The city's cemetery is right in the middle of town, to avoid bodies washing up on the beaches as they used to after hurricanes, when they were planted on the south side of the island. In the 19th century the cemetery was on the edges of town and the rest of the island was dedicated to farming. And very beautiful the cemetery is too, especially because it's hard to dig into rock so people get above ground resting places and as the living will have it, they get fancy plots to "live" in:
Of course the dead are neatly segregated as was the way, Jews here, Catholics there, here Cubans, there others, and the rich get mausoleums but the poor, who we are told shall be first in the next life, get boxes. And alongside the cemetery another flowery street this one named for Angela (whoever she was) and a local using the favored form of locomotion. He looks a bit wobbly but public drunkeness is a state of mind, he was actually walking uncharacteristically fast, as though on a mission.
Vegetation is an important part of Key West living no doubt because it grows so abundantly in a frost free environment:
Porch living is important in that frost free environment for people too and Key Westers like to enjoy indoor-outdoor living in a town that encourages walking and cycling and chatting with one's neighbors:
Not the sort of behavior encouraged in Boca Raton or other malled cities of Florida.
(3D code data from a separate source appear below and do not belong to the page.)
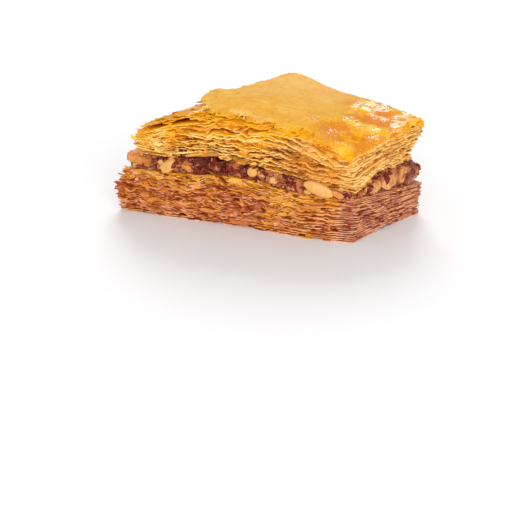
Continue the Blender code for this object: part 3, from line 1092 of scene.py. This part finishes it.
def closed_sheet(name, x, y, top, material, marks):
    """A thin solid: a grid of points, the same grid turned over below it, and a wall."""
    rows, columns = x.shape
    upper = np.stack([x, y, top], -1).reshape(-1, 3)
    lower = np.stack([x, y, top - CRUST_THICKNESS], -1).reshape(-1, 3)
    index = np.arange(rows * columns).reshape(rows, columns)
    corners = (index[:-1, :-1], index[:-1, 1:], index[1:, 1:], index[1:, :-1])
    a, b, c, d = (corner.ravel() for corner in corners)
    faces = np.stack([a, b, c, d], -1)
    under = np.stack([d, c, b, a], -1) + len(upper)
    rim = np.concatenate([index[0, :-1], index[:-1, -1], index[-1, :0:-1], index[:0:-1, 0]])
    ahead = np.roll(rim, -1)
    wall = np.stack([rim, rim + len(upper), ahead + len(upper), ahead], -1)
    points, faces = np.concatenate([upper, lower]), np.concatenate([faces, under, wall])
    mesh = bpy.data.meshes.new(name)
    mesh.from_pydata(points.tolist(), [], faces.tolist())
    for label, values in marks.items():
        mark(mesh, label, np.tile(np.ravel(values), 2))
    mesh.shade_smooth()
    mesh.set_sharp_from_angle(angle=math.radians(50))
    mesh.materials.append(material)
    print(name, 2 * len(mesh.polygons), "triangles")
    return link(bpy.data.objects.new(name, mesh))


# %% The torn grid and the relief of a crust leaf


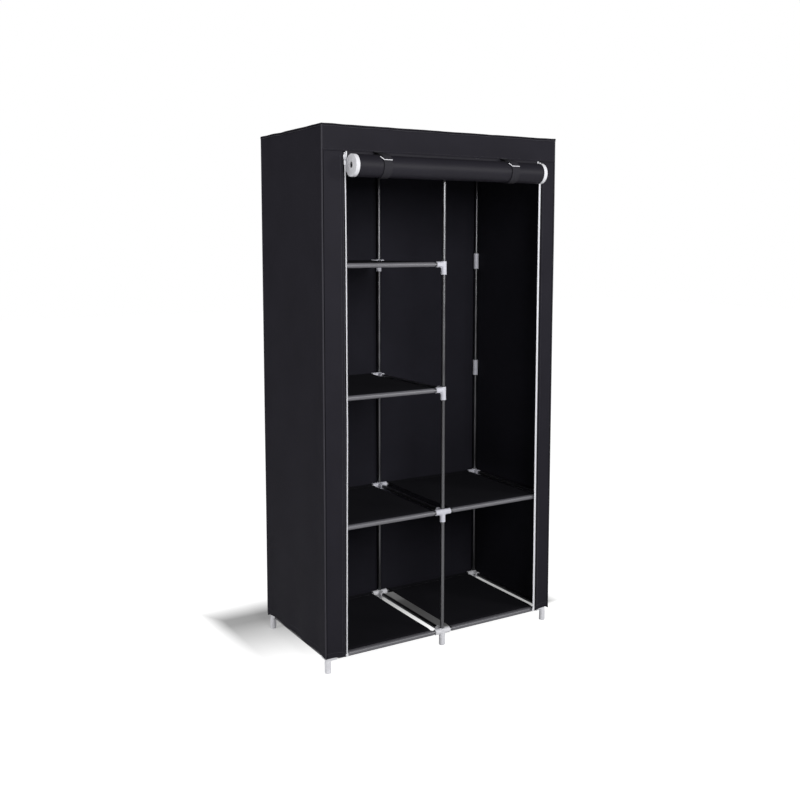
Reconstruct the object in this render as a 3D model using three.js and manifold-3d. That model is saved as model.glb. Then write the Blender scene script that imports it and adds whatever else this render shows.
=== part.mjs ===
// A portable fabric wardrobe, opened: a black steel tube frame held by white plastic connectors,
// six cloth shelves, a hanging rail, and a sewn cloth cover. The cover's door is rolled up under
// the header and held by two straps, and a zip runs down each side of the opening.
// Lengths are millimetres. X runs to the right, Y to the back, Z up, and the floor is at Z = 0.

import * as THREE from "three";
import { mergeVertices } from "three/addons/utils/BufferGeometryUtils.js";
import Module from "manifold-3d";

const wasm = await Module();
wasm.setup();

// Sewn cover, outside sizes
const COVER_WIDTH = 880;
const COVER_DEPTH = 450;
const COVER_HEIGHT = 1680;
const CLOTH = 1.2;
const COVER_SLACK = 4;
const HEADER_DROP = 77;
const STRIP_WIDTH = 63;
const LEFT_STRIP_EXTRA = 8;
const SIDE_HEM_HEIGHT = 52;
const FRONT_HEM_HEIGHT = 45;
const BACK_HEM_HEIGHT = 44;
const HEM_WAVE = 7;
const FOLD_HEIGHT = 460;
const foldDepthShare = 0.7;
const SIDE_FOLDS = 3;
const BACK_FOLDS = 5;
const SIDE_COLUMNS = 12;
const BACK_COLUMNS = 20;
const foldRowShares = [0, 0.15, 0.35, 0.6, 0.8, 1];

// Steel tubes
const TUBE_OD = 13;
const TUBE_WALL = 0.6;
const ROUND_SIDES = 12;

// Plastic connectors and feet
const CONNECTOR_WALL = 2.4;
const ARM_REACH = 29;
const SLEEVE_DROP = 33;
const SLEEVE_RISE = 1;
const STRAIGHT_SLEEVE = 57;
const FOOT_OD = 20;
const FOOT_FLOOR = 4;
const TEE_COLLAR = 46;

// Shelf levels: the first level's tube axis above the floor, then equal steps up to the top frame
const FIRST_LEVEL = 47;
const LEFT_SHELVES = 4;
const RIGHT_SHELVES = 2;

// Cloth shelves, with a sewn hem round the front and the back rail
const SHELF_CLOTH = 1;
const HEM_CLOTH = 0.8;
const SHELF_END_GAP = 8;

// Rolled door
const ROLL_PITCH = 2.32;
const ROLL_AIR = 0.6;
const ROLL_CORE = 9;
const ROLL_TOP_GAP = 9;
const ROLL_LEFT_DRAW_IN = 1;
const ROLL_RIGHT_DRAW_IN = 16;
const ROLL_STEPS = 24;

// Straps that hold the roll
const TIE_WIDTH = 28;
const TIE_CLOTH = 1.2;
const LEFT_TIE_PLACE = -252;
const RIGHT_TIE_PLACE = 222;
const TIE_SEAM = 10;
const TIE_BEND = 2;
const TIE_STEPS = 18;

// Zip chains, sliders and pulls
const CHAIN_WIDTH = 6;
const CHAIN_THICKNESS = 2.4;
const STOP_HEIGHT = 10;
const STOP_THICKNESS = 4;
const SLIDER_HEIGHT = 14;
const SLIDER_TOP_GAP = 12;
const SLIDER_PLATE = 1.4;
const SLIDER_BRIDGE = 1.7;
const BAIL_HEIGHT = 9;
const BAIL_WIDTH = 2.4;
const BAIL_REACH = 4;
const BAIL_BAR = 1.4;
const PIN_DIAMETER = 1.4;
const PULL_WIDTH = 7;
const PULL_LENGTH = 22;
const PULL_THICKNESS = 1.4;
const PULL_WINDOW = 8;
const PULL_SIDE_GAP = 0.5;

// Clearance between pieces that touch, and how far a cut runs past a face
const SEAT_GAP = 0.3;
const OVERRUN = 1;

// A bent cloth's outline reaches no further at a sharp corner than half its thickness over this share
const mitreLimitShare = 0.5;

// Sizes worked out from the ones above
const tubeRadius = TUBE_OD / 2;
const boreRadius = tubeRadius + SEAT_GAP;
const sleeveRadius = boreRadius + CONNECTOR_WALL;
const footRadius = FOOT_OD / 2;
const columnInset = CLOTH + COVER_SLACK + Math.max(footRadius, sleeveRadius);
const columnX = COVER_WIDTH / 2 - columnInset;
const columnY = COVER_DEPTH / 2 - columnInset;
const sleeveTop = sleeveRadius + SLEEVE_RISE;
const topLevel = COVER_HEIGHT - CLOTH - SEAT_GAP - sleeveTop;
const levelPitch = (topLevel - FIRST_LEVEL) / LEFT_SHELVES;
const panelTop = COVER_HEIGHT - CLOTH - SEAT_GAP;
const panelHalfWidth = COVER_WIDTH / 2 - CLOTH - SEAT_GAP;
const openingHalf = COVER_WIDTH / 2 - STRIP_WIDTH;
const openingLeft = -openingHalf + LEFT_STRIP_EXTRA;
const seamHeight = COVER_HEIGHT - HEADER_DROP;
const frontFace = -COVER_DEPTH / 2;
const clothPlane = frontFace + CLOTH / 2;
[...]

Some porches are deliberately more weird than others. Some residents like to commune with gumball machines, and please don't ask why. "Why?" is not a polite question in Key West.
It is enough that it is, and it, Key West, is flourishing between hurricanes that tend to strip the plants of their foliage and the city of its greenery. Between stormy summers plants grow and we forget the nudity of summers stripped in the hurricanes of 2004 and 2005:
And there are still a few houses built of Dade pine which was the insect resistant, weather resistant wood used to build and re-build Miami until the tree was virtually wiped out. Nowadays if you want to see Dade pine you have to travel to the Florida panhandle. Dade pine is prized because the wood is as maintenance-free as vinyl siding and the ugly weathered look is "Florida traditional" so you should enjoy it when you get a chance to see it.
There are eyebrows and porches everywhere in town, Dade pine and beautiful gardens and none of them are on display for tourists necessarily. I took these pictures in the space of half an hour around White and Grinnell Streets between Olivia and Southard, off the tourist track and far from monuments and attractions and its all quite pretty.
Even on the corner of Truman and White across from the Chevron gas station on the way in to Old Town on the main drag there is this utilitarian building housing businesses and a yoga studio, yet it shows style and physical charm and sports a widow's walk on the roof harking back to the city's nautical heritage even though one is as far from the water as one can be on this small island:
So there it is far from the mauls of America and all their instant convenience, far from the Southernmost Point which is illustrated everywhere on the web, and the Hemingway Home and Audubon and all the rest of it that is so popular and draws anxious camera toting crowds. This Florida is different and no matter how much locals whinge that Key West is changing, and so it is, and for the worse (of course), it is still itself and always a joy to walk round. This is not Florida as most people know it. But it works for me.